Per i giudici sarà molto complicato valutare le accuse presentate dai magistrati soprattutto perché la diffusione del contagio è stata così estesa e rapida da rendere molto difficile l’attribuzione di responsabilità dirette dovute ad azioni e omissioni. Per la stessa incertezza sono state archiviate quasi tutte le altre inchieste aperte sulla gestione dell’epidemia in altre regioni.

I giudici dovranno decidere in merito a comportamenti omissivi. Il problema più rilevante riguarda il fatto che misure adeguate di prevenzione, come l’applicazione del piano pandemico o l’istituzione della zona rossa, sono in grado di ridurre in modo significativo il rischio di contagio, ma non di azzerarlo.
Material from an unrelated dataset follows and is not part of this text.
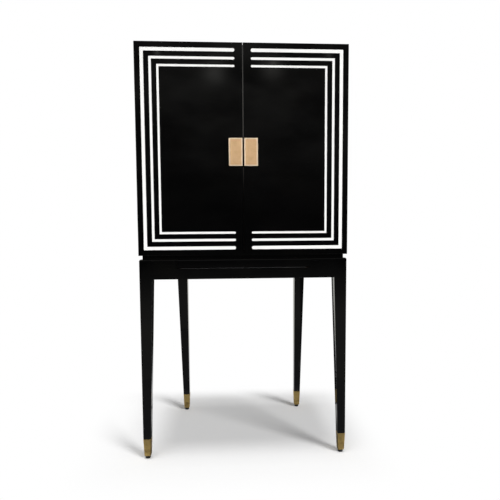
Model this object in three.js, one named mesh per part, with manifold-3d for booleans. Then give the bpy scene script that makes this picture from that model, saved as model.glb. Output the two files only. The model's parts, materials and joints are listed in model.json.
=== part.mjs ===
// Bar cabinet: a two-door box on a stand with four tapered legs. A serving shelf slides out of
// the stand's front rail, and its front edge folds down level with the shelf.
// Millimetres, +Z up. The doors face -Y, and the origin is on the floor under the middle.
import * as THREE from 'three';
import { mergeVertices } from 'three/addons/utils/BufferGeometryUtils.js';
import Module from 'manifold-3d';

const wasm = await Module();
wasm.setup();

// Whole cabinet
const cabinetWidth = 812;
const cabinetDepth = 508; // from the door fronts to the back
const boxHeight = 802;
const plinthHeight = 15;
const standHeight = 798;

// Fits
const glueLine = 0.1; // between pieces that are fixed together
const slidingGap = 0.4; // between pieces that move past each other
const boreGap = 0.15; // round a pin in its hole
const overrun = 5; // how far a cutter passes the face that it cuts

// Box
const boardThickness = 20;
const backThickness = 8;
const backInset = 2;
const plinthInset = 13;

// Fittings inside the box
const shelfThickness = 18;
const shelfHeight = 357; // underside of the box to the underside of the fixed shelf
const fittingSetback = 18; // behind the front edges of the box
const railCount = 4;
const railSpacing = 95;
const railHeight = 26;
const railWebWidth = 12;
const railFlangeWidth = 64;
const railFlangeThickness = 8;
const railFrontSetback = 32;
const catchWidth = 54;
const catchDepth = 14;
const catchHeight = 13;
const strikeThickness = 1.2;
const strikeWidth = 18;
const strikeFromMiddle = 6;

// Doors
const doorThickness = 22;
const doorBackGap = 2; // closed door to the front edges of the box
const meetingGap = 1.2; // between the two doors
const inlayMargin = 22; // door edge to the outermost line
const inlayWidths = { outer: 12.6, middle: 9.3, inner: 8 };
const inlaySpacing = 19.5;
const inlayEndMargin = 31; // rounded ends to the middle of the cabinet
const inlayDepth = 2;

// Pulls
const pullWidth = 51.5;
const pullHeight = 105;
const pullThickness = 5;
const pullBevel = 1.6;
const pullReach = 16; // plate front to door front
const pullNeckWidth = 24;
const pullNeckHeight = 70;
const pullGap = 7; // between the two plates
const pullBelowMiddle = 8;

// Hinges
const hingeHeight = 70;
const hingeFromEnd = 108; // door end to the nearer end of the hinge
const hingeAxisOut = 0.6; // pin centre outside the side of the cabinet
const knuckleRadius = 4;
const knuckleCount = 5;
const hingePinRadius = 1.8;
const hingePinHeadRadius = 3;
const hingePinHeadHeight = 1;
const leafWidth = 18.5;
const leafThickness = 1.6;
const leafGap = 0.4; // between the two leaves of a closed hinge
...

In questo contesto di incertezza gli studi epidemiologici hanno un ruolo determinante. Un eventuale processo, insomma, dipende dal grado di affidabilità che i giudici decideranno di attribuire allo studio epidemiologico su cui si basa l’accusa dei magistrati. «Per non illudere i parenti delle migliaia di vittime falciate dal virus nel 2020 (la prima pandemia dall’entrata in vigore del codice penale), va rilevato che la scelta dei magistrati di Bergamo si basa su un orientamento molto minoritario della Cassazione sulla configurabilità del reato di epidemia colposa», ha scritto Riccardo Nisoli, giornalista del Corriere Bergamo.

«La maggior parte delle sentenze della Suprema Corte stabilisce infatti che la commissione di questo reato implichi una “condotta attiva”, cioè l’indagato deve “cagionare l’epidemia” contagiando qualcuno “mediante spargimento di germi patogeni”. Lo spargimento non è oggettivamente contestabile a nessuno degli indagati. E se così non fosse, resterebbe comunque da provare il nesso causale ricostruendo il flusso delle infezioni, compito arduo dato che, tanto per fare un esempio, nell’ospedale di Alzano, al momento della chiusura, erano già 96 i contagiati, stando alla relazione di Andrea Crisanti».